Single-Cell Transcriptome Profile During the Antibody Decline Phase Following Inactivated COVID-19 Vaccination

Zhongyi Zhu¹Yaling Huang²Jia-tong Sun³Meirong Li⁴Yong Chen⁴Fubaoqian Huang²Chuanyu Liu²Weijun Chen¹Jinmin Ma^1*

• ¹University of the Chinese Academy of Sciences, Beijing, China
• ²Shenzhen BGI Life Sciences Institute, Shenzhen, China
• ³Changchun University of Chinese Medicine, Changchun, China
• ⁴Huo-Yan Engineering Technology, ShenZhen, China

Variability in antibody responses among individuals following vaccination is a common phenomenon. This study employs single-cell transcriptome sequencing to characterize the transcriptomic features underlying these variations during the antibody decline phase after inactivated COVID-19 vaccination. Sixty-five healthy volunteers received two doses of BBIBP-CorV, with antibody levels measured 109-140 days post-vaccination.
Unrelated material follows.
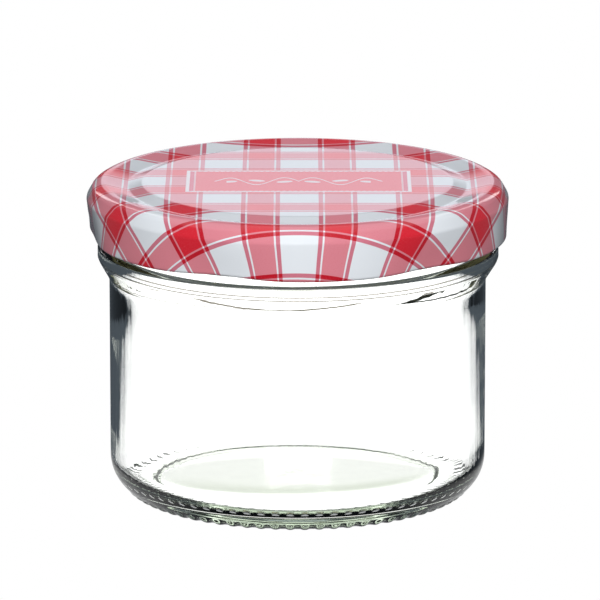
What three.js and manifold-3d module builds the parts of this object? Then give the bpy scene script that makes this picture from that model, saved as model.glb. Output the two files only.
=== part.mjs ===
// Squat straight-sided preserving jar of clear glass with a pressed twist-off lid, closed.
// Millimetres, +Z up, the base standing on z = 0 and the axis of the jar on Z.
import * as THREE from "three";
import { mergeVertices } from "three/addons/utils/BufferGeometryUtils.js";
import Module from "manifold-3d";

// Overall sizes
const BODY_RADIUS = 38.3;
const LID_RADIUS = 42.83;
const LID_TOP = 64.5;
const SEGMENTS = 72;
const ROUNDING_PER_STEP = 1.5;

// Glass base: a bearing ring around a shallow push-up, and a round heel
const HEEL_RADIUS = 7.6;
const BEARING_OUTER = BODY_RADIUS - HEEL_RADIUS;
const BEARING_INNER = BEARING_OUTER - 1.6;
const PUSH_UP_HEIGHT = 1.6;
const PUSH_UP_STEP = 1.35;
const FLOOR_THICKNESS = 3.4;
const FLOOR_SINK = 1.4;
const INNER_HEEL_RADIUS = 4.2;

// Glass wall, thicker towards the neck
const WALL_LOW = 1.3;
const WALL_HIGH = 2.9;
const WALL_THICKENS_FROM = 11;
const WALL_THICKENS_TO = 38;

// Glass neck: the shoulder flares into a carrying bead, and the neck rises to a round rim
const SHOULDER_FOOT = 44.9;
const BEAD_RADIUS = 40.75;
const BEAD_BOTTOM = 49;
const BEAD_TOP = 51.5;
const BEAD_TOP_RISE = 0.4;
const NECK_RADIUS = 38.9;
const MOUTH_RADIUS = 36.7;
const RIM_TOP = 63.4;
const RIM_ROUNDING = 1.15;

// Ribs around the bearing ring
const RIB_COUNT = 72;
const RIB_RADIUS = 0.62;
const RIB_LENGTH = 3.4;
const RIB_MIDDLE = BEARING_OUTER + 2.2;
const RIB_TILT = 0.22;

// Thread on the neck: one short rising ridge for each lug of the lid
const LUG_COUNT = 6;
const FIRST_LUG_ANGLE = -112;
const RIDGE_SPAN = 44;
const RIDGE_RISE = 2.1;
const RIDGE_HALF_HEIGHT = 0.85;
const RIDGE_DEPTH = 1.5;
const RIDGE_STEPS = 6;

// Pressed lid: flat panel, shallow valley, raised ring, sloped shoulder, skirt and curled edge
const SHEET = 0.3;
const PANEL_RADIUS = 31.2;
const PANEL_DROP = 0.22;
const VALLEY_RADIUS = 34.6;
const VALLEY_DROP = 1.05;
const CREST_RADIUS = 39.7;
const CREST_RISE = 0.1;
const SHOULDER_RADIUS = 41.6;
const SHOULDER_DROP = 0.95;
const SKIRT_START_DROP = 3.1;
const CURL_RADIUS = 0.72;
const LID_BOTTOM = 53.5;

// Lugs: flat tabs under the curled edge that reach below the thread
const LUG_WIDTH = 9;
const LUG_REACH = 39.9;
const LUG_THICKNESS = 0.9;
const LUG_GAP = 0.3;

const wasm = await Module();
wasm.setup();

const radians = THREE.MathUtils.degToRad;
const point = (r, z) => new THREE.Vector2(r, z);

// Replaces each corner that carries a rounding by an arc tangent to both its sides.
function roundCorners(corners) {
  const out = [];
  corners.forEach(([r, z, rounding], i) => {
    const here = point(r, z);
    if (!rounding) {
      out.push(here);
      return;
    }
    const before = point(...corners[i - 1].slice(0, 2));
    const after = point(...corners[i + 1].slice(0, 2));
    const back = before.clone().sub(here).normalize();
    const ahead = after.clone().sub(here).normalize();
    const half = Math.acos(THREE.MathUtils.clamp(back.dot(ahead), -1, 1)) / 2;
    const inward = back.clone().add(ahead).normalize();
    const centre = here.clone().addScaledVector(inward, rounding / Math.sin(half));
    const reach = rounding / Math.tan(half);
    const start = here.clone().addScaledVector(back, reach).sub(centre);
    const end = here.clone().addScaledVector(ahead, reach).sub(centre);
    const turn = Math.atan2(start.cross(end), start.dot(end));
    const steps = Math.max(2, Math.round(rounding / ROUNDING_PER_STEP));
    for (let k = 0; k <= steps; k++) {
      const step = start.clone().rotateAround(point(0, 0), (turn * k) / steps);
      out.push(step.add(centre));
    }
  });
  return out;
}

// Moves an open line of points sideways by a distance, keeping its sides parallel.
function offsetLine(points, distance) {
  return points.map((here, i) => {
    const before = points[Math.max(i - 1, 0)];
    const after = points[Math.min(i + 1, points.length - 1)];
    const inSide = here.clone().sub(before);
    const outSide = after.clone().sub(here);
    if (inSide.lengthSq() === 0) inSide.copy(outSide);
    if (outSide.lengthSq() === 0) outSide.copy(inSide);
    const a = inSide.normalize();
    const b = outSide.normalize();
    const across = point(a.y + b.y, -(a.x + b.x)).normalize();
    const stretch = across.dot(point(a.y, -a.x));
    return here.clone().addScaledVector(across, distance / stretch);
  });
}

// Turns a closed line of radius and height around Z into a surface that faces outwards.
function turned(profile) {
  const geometry = new THREE.LatheGeometry(profile, SEGMENTS);
  return geometry.rotateX(Math.PI / 2);
}

function solidOf(geometry) {
  const bare = geometry.clone();
  bare.deleteAttribute("normal");
  bare.deleteAttribute("uv");
  const merged = mergeVertices(bare, 1e-4);
  return new wasm.Manifold(
    new wasm.Mesh({
      numProp: 3,
      vertProperties: merged.attributes.position.array,
      triVerts: new Uint32Array(merged.index.array),
    }),
  );
}

function geometryOf(solid) {
  const mesh = solid.getMesh();
  const geometry = new THREE.BufferGeometry();
  geometry.setAttribute("position", new THREE.BufferAttribute(mesh.vertProperties, 3));
  geometry.setIndex(new THREE.BufferAttribute(mesh.triVerts, 1));
  geometry.computeVertexNormals();
  return geometry;
}

// The glass section, up the outside from the middle of the base and back down the inside.
function glassProfile() {
  const floorEdge = BODY_RADIUS - WALL_LOW - INNER_HEEL_RADIUS;
  const floorTop = PUSH_UP_HEIGHT + FLOOR_THICKNESS;
  const outside = [
    [0, PUSH_UP_HEIGHT],
    [BEARING_INNER - 1.5, PUSH_UP_STEP, 1],
    [BEARING_INNER, 0],
    [BEARING_OUTER, 0],
    [BODY_RADIUS, 0, HEEL_RADIUS - 0.01],
    [BODY_RADIUS, SHOULDER_FOOT, 2],
    [BEAD_RADIUS, BEAD_BOTTOM, 2.4],
    [BEAD_RADIUS, BEAD_TOP, 0.5],
    [NECK_RADIUS, BEAD_TOP + BEAD_TOP_RISE],
    [NECK_RADIUS, RIM_TOP, RIM_ROUNDING],
  ];
  const inside = [
    [MOUTH_RADIUS, RIM_TOP, RIM_ROUNDING],
    [MOUTH_RADIUS, BEAD_TOP - 1],
    [BODY_RADIUS - WALL_HIGH, WALL_THICKENS_TO],
    [BODY_RADIUS - WALL_LOW, WALL_THICKENS_FROM],
    [BODY_RADIUS - WALL_LOW, floorTop - FLOOR_SINK, INNER_HEEL_RADIUS],
    [floorEdge * 0.6, floorTop - FLOOR_SINK * 0.5],
    [0, floorTop],
  ];
  return roundCorners([...outside, ...inside]);
}

function lugAngles() {
  return Array.from({ length: LUG_COUNT }, (_, i) => FIRST_LUG_ANGLE + (360 / LUG_COUNT) * i);
}

const lugTop = LID_BOTTOM + CURL_RADIUS + LUG_THICKNESS / 2;

// One bar of the knurl lies across the bearing ring and follows the start of the heel.
function rib(index) {
  const geometry = new THREE.CylinderGeometry(RIB_RADIUS, RIB_RADIUS, RIB_LENGTH, 6);
  geometry.rotateZ(Math.PI / 2 + RIB_TILT);
  geometry.rotateX(Math.PI / 2);
  const sink = RIB_RADIUS * 0.35;
  geometry.translate(RIB_MIDDLE, 0, RIB_RADIUS + sink);
  return geometry.rotateZ(((index + 0.5) * 2 * Math.PI) / RIB_COUNT);
}

// A thread ridge starts above its lug and climbs along the neck.
function ridge(angle) {
  const path = [];
  for (let k = 0; k <= RIDGE_STEPS; k++) {
    const turn = radians(angle - 10 + (RIDGE_SPAN * k) / RIDGE_STEPS);
    const height = lugTop + LUG_GAP + RIDGE_HALF_HEIGHT + (RIDGE_RISE * k) / RIDGE_STEPS;
    path.push(new THREE.Vector3(NECK_RADIUS * Math.cos(turn), NECK_RADIUS * Math.sin(turn), height));
  }
  const section = new THREE.Shape();
  section.absellipse(0, 0, RIDGE_HALF_HEIGHT, RIDGE_DEPTH, 0, 2 * Math.PI);
  return new THREE.ExtrudeGeometry(section, {
    curveSegments: 4,
    steps: RIDGE_STEPS,
    extrudePath: new THREE.CatmullRomCurve3(path),
    bevelEnabled: false,
  });
}

function glassSolid() {
  let solid = solidOf(turned(glassProfile()));
  const below = solidOf(new THREE.BoxGeometry(100, 100, 10).translate(0, 0, -5));
  for (let i = 0; i < RIB_COUNT; i++) solid = solid.add(solidOf(rib(i)));
  solid = solid.subtract(below);
  const mouth = solidOf(
    new THREE.CylinderGeometry(MOUTH_RADIUS + 0.6, MOUTH_RADIUS + 0.6, 20, 48)
      .rotateX(Math.PI / 2)
      .translate(0, 0, RIM_TOP),
  );
  for (const angle of lugAngles()) {
    solid = solid.add(solidOf(ridge(angle)).subtract(mouth));
  }
  return solid;
}

// The outer face of the lid from its middle to the foot of the skirt.
function lidFace() {
  const corners = [
    [0, LID_TOP - PANEL_DROP],
    [PANEL_RADIUS, LID_TOP - PANEL_DROP],
    [VALLEY_RADIUS, LID_TOP - VALLEY_DROP],
    [CREST_RADIUS, LID_TOP + CREST_RISE, 1.2],
    [SHOULDER_RADIUS, LID_TOP - SHOULDER_DROP, 2],
    [LID_RADIUS, LID_TOP - SKIRT_START_DROP, 1.6],
    [LID_RADIUS, LID_BOTTOM + 2 * CURL_RADIUS],
  ];
  return roundCorners(corners);
}

// The curled edge is a round bead inside the foot of the skirt.
function curl() {
  const steps = 5;
  const middle = point(LID_RADIUS - CURL_RADIUS, LID_BOTTOM + CURL_RADIUS);
  return Array.from({ length: steps }, (_, k) => {
    const turn = radians(-230 * (k / (steps - 1)));
    return point(middle.x + CURL_RADIUS * Math.cos(turn), middle.y + CURL_RADIUS * Math.sin(turn));
  });
}

function lug(angle) {
  const half = LUG_WIDTH / 2 / LID_RADIUS;
  const outer = LID_RADIUS - CURL_RADIUS;
  const shape = new THREE.Shape();
  shape.absarc(0, 0, outer, -half, half, false);
  shape.absarc(0, 0, LUG_REACH, half * 0.85, -half * 0.85, true);
  const geometry = new THREE.ExtrudeGeometry(shape, {
    depth: LUG_THICKNESS,
    curveSegments: 4,
    bevelEnabled: false,
  });
  return geometry.translate(0, 0, lugTop - LUG_THICKNESS).rotateZ(radians(angle));
}

function lidSolid() {
  const face = lidFace();
  const inner = offsetLine(face, SHEET).reverse();
  inner[inner.length - 1].x = 0;
  inner[0].y += CURL_RADIUS * 0.6;
  const loop = [...face, ...curl(), ...inner];
  let solid = solidOf(turned(loop.reverse()));
  for (const angle of lugAngles()) solid = solid.add(solidOf(lug(angle)));
  return solid;
}

function piece(name, solid, look) {
  const mesh = new THREE.Mesh(geometryOf(solid), new THREE.MeshStandardMaterial(look));
  mesh.name = name;
  return mesh;
}

const jar = new THREE.Group();
jar.name = "preserving_jar";
jar.add(
  piece("jar_glass", glassSolid(), {
    color: 0xdde8df,
    roughness: 0.04,
    metalness: 0,
    transparent: true,
    opacity: 0.4,
  }),
  piece("lid", lidSolid(), { color: 0xd8505c, roughness: 0.25, metalness: 0.3 }),
);

export default jar;
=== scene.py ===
"""A squat preserving jar of clear glass with a printed twist-off lid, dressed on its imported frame.

Everything is in metres, +Z up, with the jar's axis on Z and its base on z = 0. The front is -Y.
Sizes are written in millimetres through MM, so that they can be read against the real jar.
"""

import logging
from collections.abc import Mapping, Sequence
from dataclasses import dataclass, field
from enum import Enum
from typing import Union

import bpy
import numpy as np
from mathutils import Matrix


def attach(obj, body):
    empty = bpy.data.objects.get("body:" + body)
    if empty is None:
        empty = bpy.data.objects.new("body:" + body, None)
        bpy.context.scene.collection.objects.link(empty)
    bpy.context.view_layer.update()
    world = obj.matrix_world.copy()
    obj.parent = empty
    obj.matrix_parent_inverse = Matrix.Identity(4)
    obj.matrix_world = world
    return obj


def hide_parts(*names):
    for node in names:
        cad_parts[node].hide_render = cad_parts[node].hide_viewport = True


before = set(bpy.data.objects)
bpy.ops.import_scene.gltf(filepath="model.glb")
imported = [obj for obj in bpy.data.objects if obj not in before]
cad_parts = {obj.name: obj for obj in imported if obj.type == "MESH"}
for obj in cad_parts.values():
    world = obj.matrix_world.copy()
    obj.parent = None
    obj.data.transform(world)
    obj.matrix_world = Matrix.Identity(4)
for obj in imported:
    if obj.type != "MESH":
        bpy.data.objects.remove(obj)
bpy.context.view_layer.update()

LOG = logging.getLogger("preserving_jar")
MM = 0.001
TURN = 2 * np.pi
FRONT = -np.pi / 2

Array = np.ndarray
Colour = tuple[float, float, float]
Span = tuple[float, float]

WHITE: Colour = (1.0, 1.0, 1.0)
NOWHERE: Span = (2.0, 3.0)


class Body(Enum):
    """The bodies of the frame."""

    ROOT = "root"


class Node(Enum):
    """The frame's nodes that the pieces stand for."""

    GLASS = "jar_glass"
    LID = "lid"


class Slot(Enum):
    """The record's material slots."""

    GLASS = "glass"
    LID = "lid"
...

From these, 15 samples representing low, median, and high antibody titers were selected for PBMC single-cell RNA sequencing. Re-analysis of antibody kinetics revealed that titers during the decline phase are most strongly associated with long-term persistence. Differentially expressed genes were enriched in immune pathways including lymphocyte activation, antigen presentation (MHC-I and MHC-II), and interferon signaling. Significant variation in HLA genes, particularly HLA-B, was observed across PBMC cell types, indicating its role in antigen recognition and immune coordination. Cell-cell communication analysis further identified enhanced MHC-I signaling in high-titer groups, dominated by HLA-B interactions with CD8+ T cells, underscoring the importance of intercellular crosstalk in antibody maintenance. These findings reveal a state of balanced immune alertness during the decline phase, providing insights into the cellular and molecular determinants of long-term humoral immunity and informing future vaccine design.